-
ÖlÜm GÜnÜ
Peygamber Efendimiz öyle buyurmuş: 'Bu dünya üç günlük'"
"Bu üç günün bir gününü evvel gidenler götürüyor. Bir günü yaşayanlar için. Bir günü de gelecekler için. Şimdi bizim bir günümüz var. Bir gününü bizden evvel gidenler götürmüş. Bir günü de bizden sonra gelecekler götürecek. Yani bu nedir? Ölüm günü. Bu dünya âleminde bu günler, bu aylar gelip gidecek. Bu bize çok görünen günler bir de bakıyoruz ki, yok olmuş. Beş yıl da olsa yok oluyor; on yıl da olsa yok oluyor. Ne kadar ömrümüz varsa hepsini geçirdikten sonra yok oluyor.
Öyleyse, senin bir günün var, o yok olmaz. O ölüm günü yok olmayacak. Ne ile karşılaşsan o seninle beraber. O yok olmaz. Bugün hasta idin, yok oldu; yarın hasta idin, yok oldu. Nelerle karşılaştın: kâr ettin, zarar ettin; huzurlu oldun, huzursuz oldun, insanlardan eziyet gördün; bunların hepsi yok oluyor. Yok, yok, yok, hepsi yok oluyor. Ya ölüm günü? İşte senin bir günün var: ölüm günün. Ne çıktıysa karşına onunla berabersin. Düşün işte: o bir gün için!"

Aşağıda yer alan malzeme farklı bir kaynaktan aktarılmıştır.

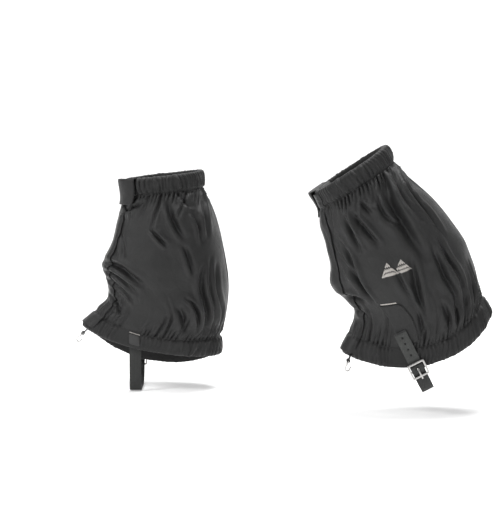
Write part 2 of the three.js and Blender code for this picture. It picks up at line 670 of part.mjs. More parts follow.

Beden için ölümü, içine düştüğü çelişkiyle açıklayabiliriz. Ama ruh için? O da acaba kendisiyle düştüğü çelişkiye mi mağlûp oluyor? Yoksa ölüm bir uzlaşmanın getirdiği bir sonsuzluk kapısını mı aralıyor? Bu soruların cevabı yalnızca ölümün kendisindedir: bekleyelim ve görelim. Şeyh efendinin de öyle söylediğini anlatıyorlar: bekleyelim ve görelim, dermiş o da: ölüm günü var mıymış, yok muymuş?